Town of Plattsburgh Supervisor Michael Cashman said a plan was needed, and could be recalibrated if necessary.

He added that Cumberland 12’s popcorn drives showed how, even when the doors were closed, the business found a way to give back to the community.

“We have to do the same thing. We have to find a way to energize people.”

When it comes to local movie theaters, Cashman thinks of “dinner and a movie” and believes that coupling the two will help businesses in other sectors as well.

“My hope is that we can get this place back open, that people can come here for some good, safe, healthy entertainment and then go out and support our local restaurants.”

Not about Hollywood

Douglas said it was important to recognize that this call for guidance was not about Hollywood and studio magnates.

“This is about Plattsburgh; it’s about Tupper Lake, Indian Lake, AuSable Forks, communities across the North Country and the central role that, particularly in those small Adirondack communities, their local movie theater plays.”

Smaller family businesses are in more danger than anybody, Douglas continued.

“If we can get this done and get some guidelines out, we also have a shot at hopefully saving and having those small theaters.”

He acknowledged that patience with the reopening process was necessary, but said it was surely time for the state to be able to roll out movie theater guidelines.

“We call for whatever intensive effort is needed by the state of New York to finalize what they have been saying for weeks and months that they’re working on.”

Region by region

Douglas voiced support for the state’s original regional reopening plan, and said the process for measuring each region and rewarding those who did well with subsequent phases sputtered out after Phase 4.

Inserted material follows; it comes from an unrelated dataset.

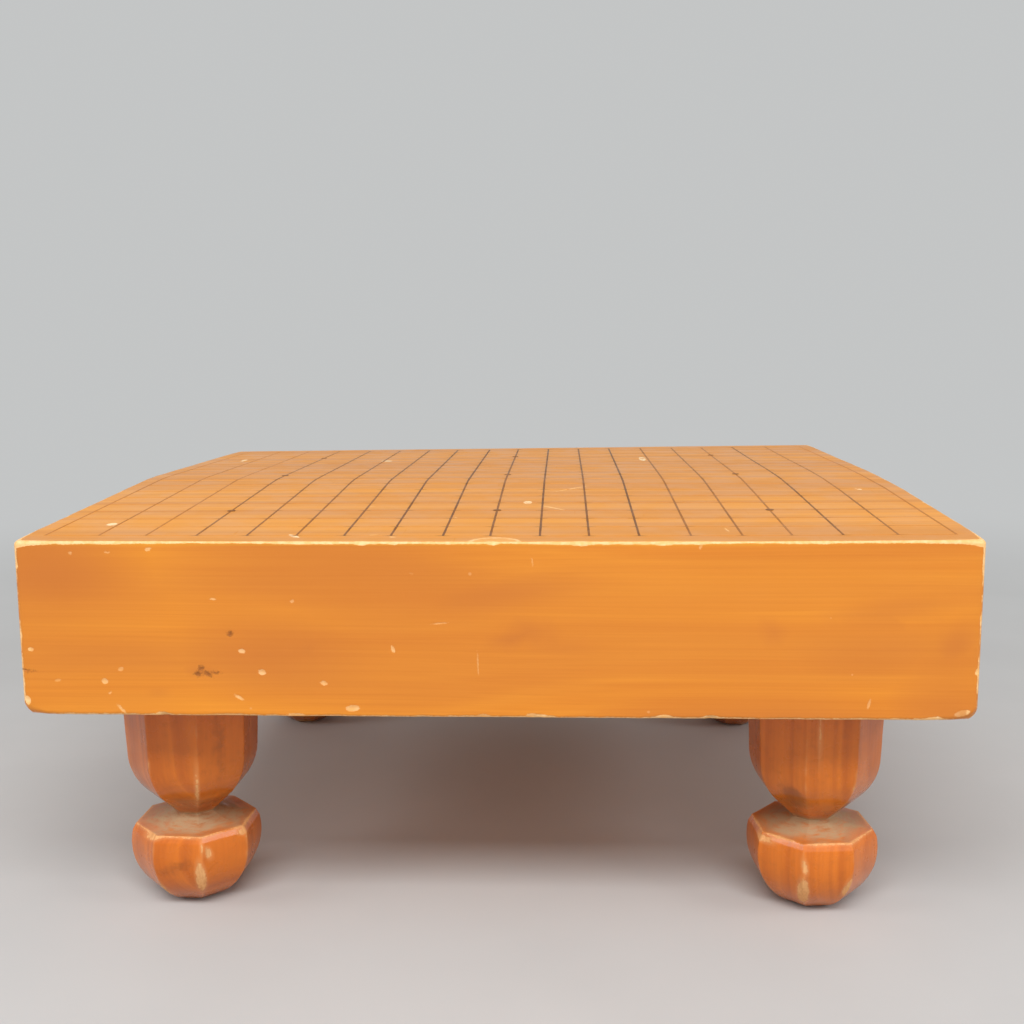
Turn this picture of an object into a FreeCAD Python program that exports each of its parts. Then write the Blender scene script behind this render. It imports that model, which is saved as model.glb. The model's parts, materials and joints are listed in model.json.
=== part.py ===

“If this finalization of guidelines is perhaps being overwhelmed by concerns about the City of New York — which is now way behind us on restaurant reopenings and other things — then let’s look at reopening maybe one region first, and let it be the North Country.

“Let’s start it region by region if that’s the way the state would feel more comfortable and would be totally consistent with how they began this whole process in the beginning.”

Federal compromise

Douglas additionally called for a compromise at the federal level that would allow for more assistance in the form of a second round of the U.S. Small Business Administration’s Paycheck Protection Program.

Edelmann concurred saying that, regardless of whether Cumberland 12 is open, utilities, six-figure property taxes and mortgages still need to be paid.

“If you’re not open, where does the money come from? There’s multiplier effects in all this and we do also beseech the federal government to realize … we can’t continue to keep operations and buildings open or about to open if we don’t get some assistance.”